Fantasy Banter: Let the Show Begin

            Hello, and as Cam introduced me my name is Rob and I'll be joining the team at FHS here on a weekly basis. I've been playing fantasy hockey for years, but only have begun to take it somewhat seriously in the past two to three. I put my time into three leagues; two one-year Yahoo leagues but more importantly a custom, dynasty-like league that tries to mirror the NHL as much as possible. It is run by a couple of great guys for free, and I took over an empty team almost a year ago to the day. My best fantasy decision to date is keeping and re-signing Carey Price in the dynasty league for a decent price to a long year-deal. I still believe Halak won't have as good of a career as Carey, and I feel even more confident after this article came out in October.

 

            What I hope to bring to the site is some insight regarding prospects, trades, and any overall fantasy trends I see going forward. While I miss some Ranger games due to certain reasons, I never miss my fantasy news. I'm a fan of advanced NHL statistics, which SB Nation is lucky enough to have one of the best sites on board regarding those in Behindthenethockey.com. These numbers have serious fantasy value because they dive more into the play of a certain player rather than relying on just the production numbers of a player that are affected by his teammates around him. I use these numbers a lot to analyze the New York Ranger's play over at Blueshirt Banter, as you can see here with this piece on Chris Drury.

            To start here, I better prove I'm not all talk. Follow me after the jump for my two must-know advanced stat theories, a word on prospects/World Juniors, and one of my favorite players in the NHL that isn't a New York Ranger.

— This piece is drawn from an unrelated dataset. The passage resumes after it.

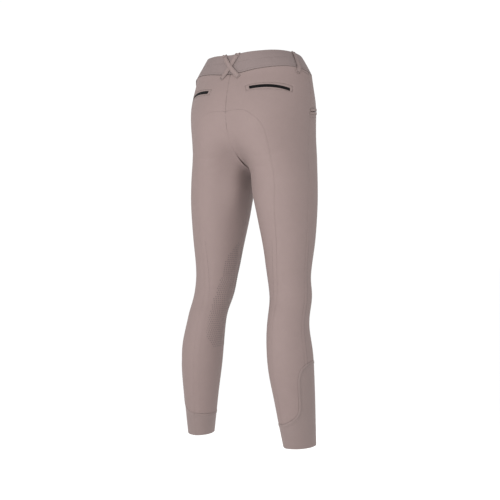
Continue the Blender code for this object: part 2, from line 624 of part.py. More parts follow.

Advanced, yet Simple, Statistics

            There's no right or wrong way to explain these, so here goes. First off we have League Translations; which is a tool to help project the number of points a player in another league could score in the NHL. Here's the chart, courtesy of behindthenet.ca:

League

Difficulty

N

NHL

1.00

WHA Final Year (1978-79)

0.89

59

Russian Elite League

0.83

101

Swedish Elite League

0.78

77

Czech Republic League

0.74

53

Finland SM-Liiga

0.54

76

Deutsche Eishockey League

0.52

74

WHA First Year (1972-73)

0.46

39

AHL

0.44

384

IHL

0.43

113

Switzerland National League

0.44

30

NCAA

0.41

295

Canadian Major Junior

0.29*

410

 

            Now, while I follow all other numbers, the Canadian Major Junior number is lower than expected due to the especially young age of players (16-20). Because of this, my personal figure for the CMJ part of this chart changes to 0.43, or right below the AHL (seeing that Juniors is widely considered a bit better than NCAA DI). Essentially, how it all works, is if a player scores 60 points in 60 games in the OHL (or 1.0 Points-Per-Game), that will translate to 0.43 PPG, or 35 points over 82 NHL games. If we take the PPG average of a player's career in the juniors, then we can estimate the PPG average of the players' future NHL career. Through my experience with this theory these numbers are in the ballpark most of the time.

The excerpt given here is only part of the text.